Housing: Prefab Housing Goes Fab
April 25, 2006 — -- Mention the phrase "prefab house" at a cocktail party, and you'll likely hear jokes about double-wide trailers and mobile-home parks.
But a new wave of architects, designers and home buyers has slowly changed the image of prefabricated housing by invigorating it with home designs that are elegant, comfortable and spacious.
Prefabricated housing has reached the upper echelons of the arts community, too. Recent exhibits at the Walker Art Center in Minneapolis and the Field Museum in Chicago celebrated contemporary prefabricated housing designs.

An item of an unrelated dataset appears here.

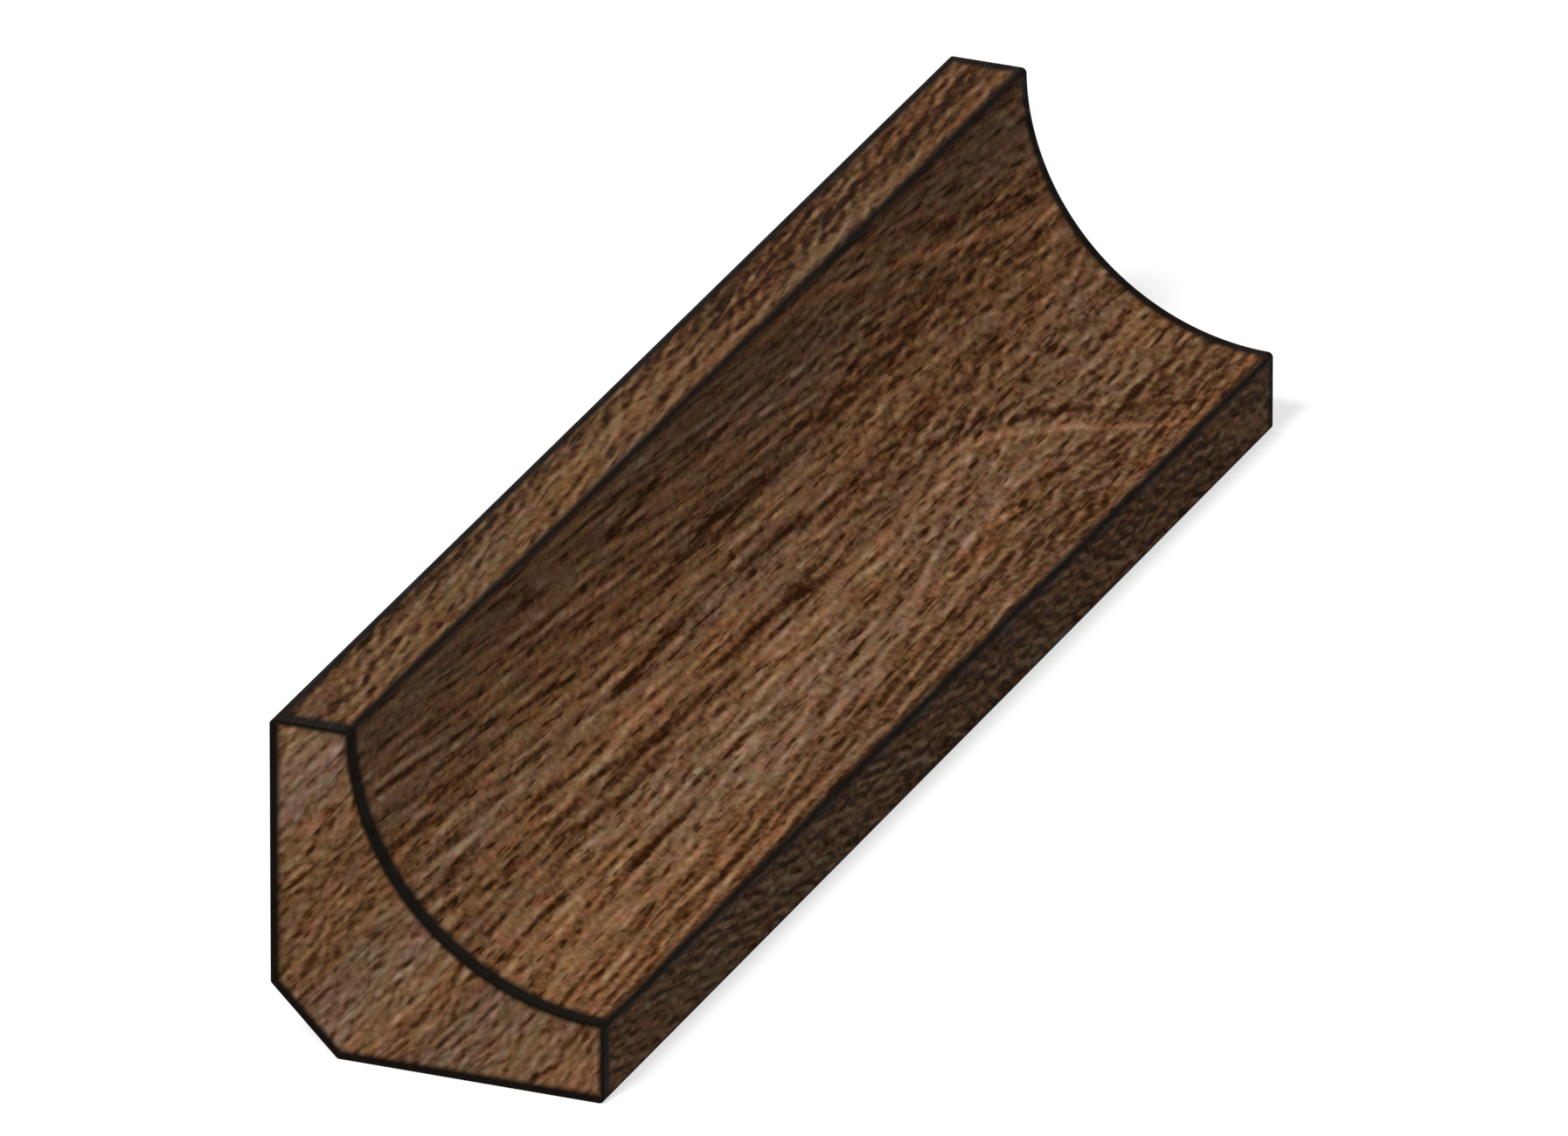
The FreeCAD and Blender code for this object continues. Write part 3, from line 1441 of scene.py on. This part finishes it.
# Each streak starts with its start, its end and its level
HOLLOW_STREAKS = (
    # The wide zones, light and dark. The bands at 19.5 and 12.2 that run the whole length are painted light
    # and painted shade across the hollow, and the one at 27.3 is painted shade beside the front lip
    Streak(-20, 120, 19.5, width=4.5, tone=0.07),
    Streak(-20, 120, 12.2, width=2.2, tone=-0.07),
    Streak(60, 112, 13.8, width=1.2, tone=-0.08),
    Streak(64, 122, 27.3, width=1.0, tone=-0.1),
    Streak(28, 70, 9.6, width=1.6, tone=0.06),
    # Light and shade are painted most strongly on the flanks of the fibres along these
    Streak(20, 80, 21.5, width=2.8, tone=0.0, more_flank_shading=0.2),
    Streak(-20, 84, 9.0, width=4.5, tone=0.0, more_flank_shading=0.15),
    # A warm light line, and the long dark line above it in four stretches
    Streak(23, 70, 16.7, width=0.8, tone=0.06, warmth=0.5),
    Streak(-8, 28, 15.6, rise=1.2, width=0.24, tone=-0.3),
    Streak(26, 58, 15.1, rise=0.25, width=0.34, tone=-0.36),
    Streak(56, 68, 15.8, rise=0.6, width=0.3, tone=-0.25),
    Streak(63, 82, 16.7, rise=1.9, width=0.32, tone=-0.24),
    # The line that bends away to the front at the far end, light below and dark above
    Streak(77, 93, 18.7, rise=9.5, power=1.55, width=0.42, tone=-0.38),
    Streak(72, 90, 18.9, rise=9.8, power=2.0, width=0.4, tone=0.24, warmth=1.0),
    # The narrow light line near the top at the far end, and a dark one beside it
    Streak(65, 105, 5.4, rise=9.2, width=0.3, tone=0.34, warmth=0.9),
    Streak(84, 94, 8.9, rise=1.3, width=0.24, tone=-0.3),
    # Short dark lines and light bands between them
    Streak(40, 53, 18.3, width=0.3, tone=-0.26),
    Streak(51, 66, 18.5, rise=0.6, width=0.26, tone=-0.26),
    Streak(18, 38, 18.3, rise=0.2, width=0.3, tone=-0.22),
    Streak(22, 36, 19.5, rise=0.1, width=0.2, tone=-0.24),
    Streak(40, 76, 19.8, rise=-0.1, width=0.55, tone=0.13, warmth=0.3),
    Streak(17, 28, 22.8, width=0.2, tone=-0.3),
    Streak(24, 33, 24.7, width=0.22, tone=-0.3),
    Streak(54, 67, 21.9, rise=0.3, width=0.7, tone=-0.14),
    Streak(36, 51, 7.8, width=0.2, tone=-0.3),
    Streak(9, 18, 8.9, width=0.2, tone=-0.25),
    Streak(46, 58, 12.1, width=0.2, tone=-0.25),
    Streak(16, 62, 27.8, width=0.3, tone=0.1),
    # The shade beside the front lip
    Streak(-20, 120, 28.7, width=1.5, tone=-0.2),
)
TOP_STREAKS = (
    Streak(-12, 50, 2.4, width=3.5, tone=0.09),
    Streak(55, 120, 1.8, width=1.8, tone=-0.2, warmth=0.2),
    Streak(87, 99, 2.2, width=0.4, tone=-0.12, warmth=0.4),
    Streak(54, 87, 3.8, width=0.3, tone=0.2),
)
FRONT_STREAKS = (
    Streak(89, 101, 28.7, rise=5.0, width=0.5, tone=0.3, warmth=1.0),
    Streak(86, 98, 30.6, rise=3.4, width=0.6, tone=-0.2),
    Streak(66, 80, 29.6, rise=3.6, width=0.5, tone=0.16, warmth=0.7),
    Streak(42, 62, 32.9, width=0.5, tone=-0.25),
)

STRAIGHT = Fibres(along=(-0.05, 1.0, -0.08), far_long_share=0.1)
STRAIGHT_BACK = Fibres(along=(0.0, 1.0, 0.0), seed=(20.0, 31.0, 12.0))
SLANTED_TOP = Fibres(
    along=(-0.12, 1.0, 0.0), seed=(3.1, 40.0, 7.7), short=1.7, long=4.0, long_share=0.5, far_long_share=0.3
)
SLANTED_FRONT = Fibres(
    along=(0.0, 1.0, -0.23), seed=(51.3, 10.0, 2.9), short=1.3, long=2.8, long_share=0.5, far_long_share=0.3
)
END_FIBRES = Fibres(
    along=(0.63, 0.0, 0.78),
    bands_along=(0.63, 0.0, 0.78),
    across=0.38,
    short=1.0,
    long=2.1,
    long_share=0.5,
    far_long_share=0.5,
    wander=1.0,
    wander_reach=6.0,
)

# The shade of a finish is painted shade over its whole face, and the strength of its flanks sets how
# strongly light and shade are painted on the flanks of its fibres
FINISHES = (
    Walnut(Face.HOLLOW, STRAIGHT, streaks=HOLLOW_STREAKS),
    Walnut(
        Face.TOP_LIP,
        SLANTED_TOP,
        streaks=TOP_STREAKS,
        painted_shade=(0.5, 0.48, 0.41),
        band_strength=1.1,
        painted_flank_shading=1.7,
        long_shown=(0.12, 0.75),
        long_back=(0.46, 0.8),
    ),
    Walnut(
        Face.FRONT_LIP,
        SLANTED_FRONT,
        streaks=FRONT_STREAKS,
        painted_shade=(0.74, 0.75, 0.71),
        painted_flank_shading=2.3,
        long_shown=(0.15, 1.0),
        long_back=(0.15, 0.5),
        cut_shown=(0.5, 1.3),
    ),
    Walnut(Face.BACK, STRAIGHT_BACK, long_shown=(0.15, 0.6)),
    Walnut(
        Face.END,
        END_FIBRES,
        painted_shade=(0.86, 0.92, 1.02),
        band_strength=0.2,
        painted_flank_shading=0.95,
        groove_strength=0.12,
        cut_shown=(0.1, 0.52),
        cut_back=(0.33, 0.8),
    ),
)

LAMPS = (
    Lamp("key", towards=(-0.1, -0.66, 0.75), strength=1.08, softness=12),
    Lamp("back_fill", towards=(-0.8, 0.5, 0.3), strength=0.35, softness=40),
)


def main() -> None:
    """Builds the studio and the moulding, and reports the piece."""
    logging.basicConfig(level=logging.INFO, format="%(name)s: %(message)s")
    Studio(LAMPS).build()
    section = Section.of_node(CAD_NODE)
    piece = Moulding(section, FINISHES).build(NodeGroups(section))
    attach(piece, "root")
    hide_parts(CAD_NODE)
    log.info("%s: %d faces", piece.name, len(piece.data.polygons))


if __name__ == "__main__":
    main()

And Dwell magazine, the stylish monthly publication that has championed modernist and prefab design for years, has recently entered into a collaboration with architects and a manufacturer to make the construction of prefab homes simpler and more affordable.
The idea of manufacturing a house in a factory and shipping it to a home site is not new. As early as 1908, companies like Sears, Roebuck and Co. shipped prepackaged kit homes -- including lumber, doorknobs, nails and, yes, the kitchen sink -- to more than 100,000 home buyers nationwide.
The Sears program was discontinued in 1940, and in the years following World War II, prefab construction in the United States consisted of Airstream trailers, geodesic domes and inexpensive, traditional-looking vacation homes.
About the same time, a visionary group of architects, including many immigrants from war-torn Europe, looked anew at residential design. They worked to introduce modern machine technology and materials like steel and concrete into home construction. Sleek modernist homes with steel framing and broad expanses of glass began to appear in cities like Los Angeles and Palm Springs, Calif., and Sarasota, Fla.
Although the modernists of the 1950s and 1960s failed to ignite the general public's imagination, a new generation of consumers has embraced modernist design in all its retro-hip glory. Popular magazines like Sunset and Dwell now carry the torch for modernist home design.
Both magazines have sponsored prefab home designs, generating a groundswell of support that's almost cultlike in its fervor. A recent Sunset open house for the stylish prefab Breezehouse, designed by Bay Area architect Michelle Kaufmann, attracted about 27,000 visitors.